There is no short-cut to clean your Instagram account, so we recommend first putting your Instagram account onto private. Depending on how long it has taken you to notice and the number of bots who followed, this will stop them temporarily whilst you begin the cleanup.
Putting your account on private will only hinder the bots temporarily whilst you get the situation under control. But as soon as you put your account on public, the bots could start again. Bots do not tend to follow private accounts as it is easier to spot, especially if the bots were not bought by that user.
From there, you would need to manually go through the gained followers and look out for the signs we’ve flagged. When you block an account, we also recommend reporting it for spam, this helps Instagram to clear up those pesky bots.
It’s important that brands using influencer marketing should invest in their own vetting programs to ensure their influencers are legitimate.
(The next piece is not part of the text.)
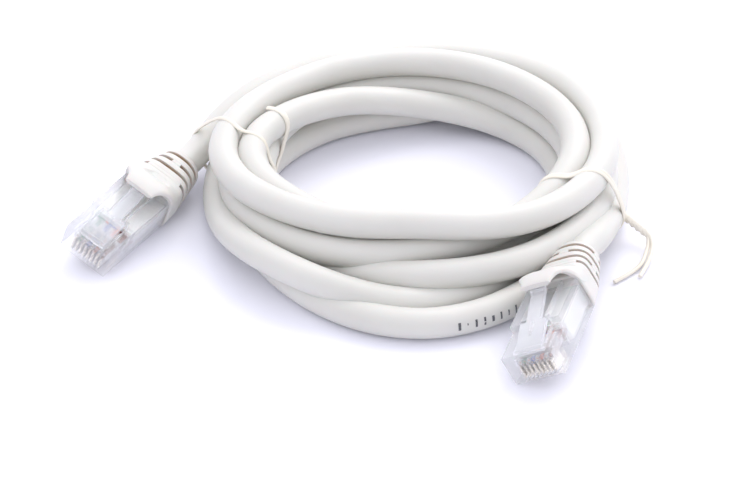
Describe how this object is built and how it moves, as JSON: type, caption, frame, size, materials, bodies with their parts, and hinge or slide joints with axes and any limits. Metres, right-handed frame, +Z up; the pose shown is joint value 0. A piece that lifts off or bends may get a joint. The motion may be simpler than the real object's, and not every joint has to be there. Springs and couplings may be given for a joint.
{
  "type": "network patch lead",
  "caption": "Coiled round network patch lead with clear modular plugs in slotted snagless boots, held in a ring by wire twist ties.",
  "frame": {"origin": "middle of the coiled ring, on the surface that it lies on", "axes": "+Z up, coil flat on the XY plane; both plugs point towards -Y, plug A at -X and plug B at +X"},
  "size_m": [0.123, 0.1143, 0.0192],
  "materials": {
    "jacket": "soft satin PVC",
    "boot_pvc": "soft satin PVC",
    "clear_plastic": "clear polished polycarbonate",
    "gold_plate": "gold plated",
    "copper": "bright drawn copper",
    "white_mould": "satin",
    "tie_plastic": "satin",
    "tie_core": "drawn wire",
    "wire_white_green": "satin insulation",
    "wire_green": "satin insulation",
    "wire_white_orange": "satin insulation",
    "wire_blue": "satin insulation",
    "wire_white_blue": "satin insulation",
    "wire_orange": "satin insulation",
    "wire_white_brown": "satin insulation",
    "wire_brown": "satin insulation"
  },
  "bodies": {
    "cable": {"a_housing": "clear_plastic", "a_contacts": "gold_plate", "a_load_bar": "clear_plastic", "a_wire_cores": "copper", "a_inner_mould": "white_mould", "a_boot": "boot_pvc", "a_wire_1": "wire_white_green", "a_wire_2": "wire_green", "a_wire_3": "wire_white_orange", "a_wire_4": "wire_blue", "a_wire_5": "wire_white_blue", "a_wire_6": "wire_orange", "a_wire_7": "wire_white_brown", "a_wire_8": "wire_brown", "b_housing": "clear_plastic", "b_contacts": "gold_plate", "b_load_bar": "clear_plastic", "b_wire_cores": "copper", "b_inner_mould": "white_mould", "b_boot": "boot_pvc", "b_wire_1": "wire_white_green", "b_wire_2": "wire_green", "b_wire_3": "wire_white_orange", "b_wire_4": "wire_blue", "b_wire_5": "wire_white_blue", "b_wire_6": "wire_orange", "b_wire_7": "wire_white_brown", "b_wire_8": "wire_brown", "lead_a": "jacket", "coil": "jacket", "lead_b": "jacket", "tie_left": "tie_plastic", "tie_right": "tie_plastic", "tie_left_wire": "tie_core", "tie_right_wire": "tie_core"},
    "latch_a": {"a_latch": "clear_plastic"},
    "hood_a": {"a_hood": "boot_pvc"},
    "latch_b": {"b_latch": "clear_plastic"},
    "hood_b": {"b_hood": "boot_pvc"}
  },
  "joints": [
    {"name": "hood_press_a", "type": "hinge", "parent": "cable", "child": "hood_a", "pos_m": [-0.05551, -0.00154, 0.01042], "axis": [0.7948, -0.4775, -0.3746], "range_deg": [0, 10], "stiffness_Nm_per_rad": 0.0003},
    {"name": "latch_press_a", "type": "hinge", "parent": "cable", "child": "latch_a", "pos_m": [-0.0684, -0.0211, 0.00801], "axis": [-0.7948, 0.4775, 0.3746], "range_deg": [0, 7.5]},
    {"name": "hood_press_b", "type": "hinge", "parent": "cable", "child": "hood_b", "pos_m": [0.02728, -0.03694, 0.01167], "axis": [0.8034, -0.2995, 0.5146], "range_deg": [0, 10], "stiffness_Nm_per_rad": 0.0003},
    {"name": "latch_press_b", "type": "hinge", "parent": "cable", "child": "latch_b", "pos_m": [0.02096, -0.05939, 0.00846], "axis": [-0.8034, 0.2995, -0.5146], "range_deg": [0, 7.5]}
  ],
  "couplings": [
    {"joint": "latch_press_a", "follows": "hood_press_a", "ratio": 0.75},
    {"joint": "latch_press_b", "follows": "hood_press_b", "ratio": 0.75}
  ]
}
Though it requires time and labour, it’s important that this is carried out to understand what the true audience of an influencer entails.
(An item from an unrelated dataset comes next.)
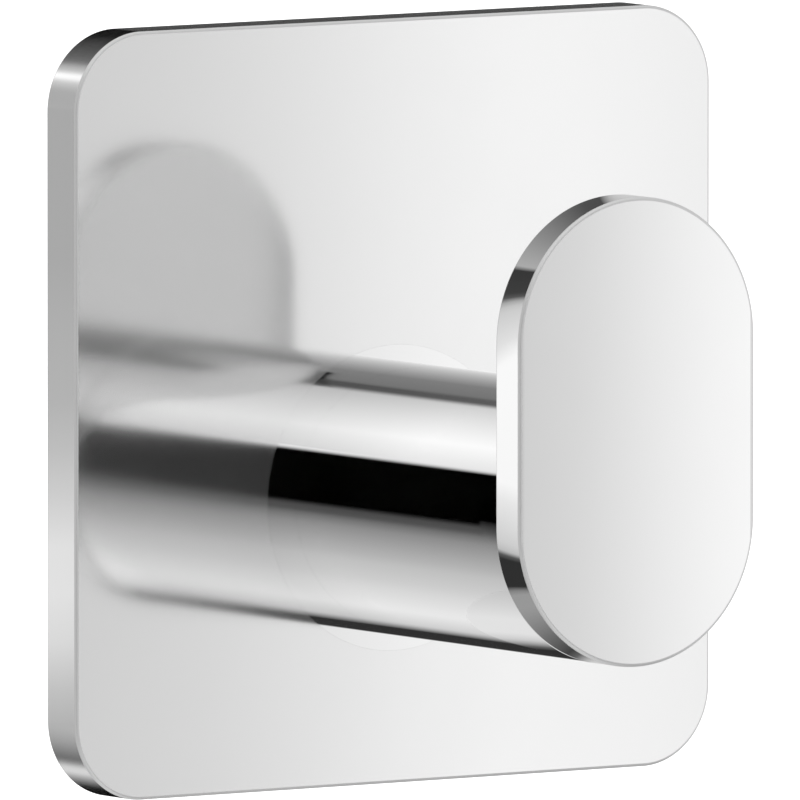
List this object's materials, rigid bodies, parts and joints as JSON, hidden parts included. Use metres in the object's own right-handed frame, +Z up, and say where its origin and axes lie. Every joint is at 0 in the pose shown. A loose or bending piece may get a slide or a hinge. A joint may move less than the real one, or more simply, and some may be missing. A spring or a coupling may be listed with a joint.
{
  "type": "towel hook",
  "caption": "Self-adhesive wall hook: a square plate with rounded corners, a thick round post with a flush foot, and an upright round-ended end plate that keeps a towel on the post.",
  "frame": {"origin": "centre of the adhesive tape's back face, which meets the wall", "axes": "+Z up, +X to the right seen from the room, +Y into the wall, so that the post stands out along -Y"},
  "size_m": [0.048, 0.0311, 0.048],
  "materials": {
    "plate_steel": "polished stainless steel, a little soft in its reflections",
    "mirror_steel": "mirror-polished stainless steel",
    "turned_steel": "turned stainless steel",
    "zinc_steel": "zinc-plated steel",
    "foam_tape": "dark acrylic foam tape"
  },
  "bodies": {
    "root": {"wall_plate": "plate_steel", "post": "mirror_steel", "end_plate": "mirror_steel", "threaded_boss": "turned_steel", "tie_screw": "zinc_steel", "plate_pin": "turned_steel", "end_pin": "turned_steel", "adhesive_tape": "foam_tape"}
  },
  "joints": []
}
At TAKUMI, we champion authenticity and are committed to brand safety to take serious action against fraud. Our high standards mean that only 7% of influencer applications make it through our 11-step vetting process using a combination of both software tools and human insight to ensure legitimacy throughout. The profiles are then continually monitored by our team of Community Managers. In addition, we work with partners for fraud prevention to gather Instagram account performance metrics as further third-party verification.
Influencer marketing is a great opportunity for content creators to earn money and in some cases, a living, but with so much at stake, there are always going to be those that fake their way into the fold. The more we can clean it up and move away from anybody gaming the system, the better it will be for the industry. It’s always going to be an ongoing battle, but it’s by no means futile.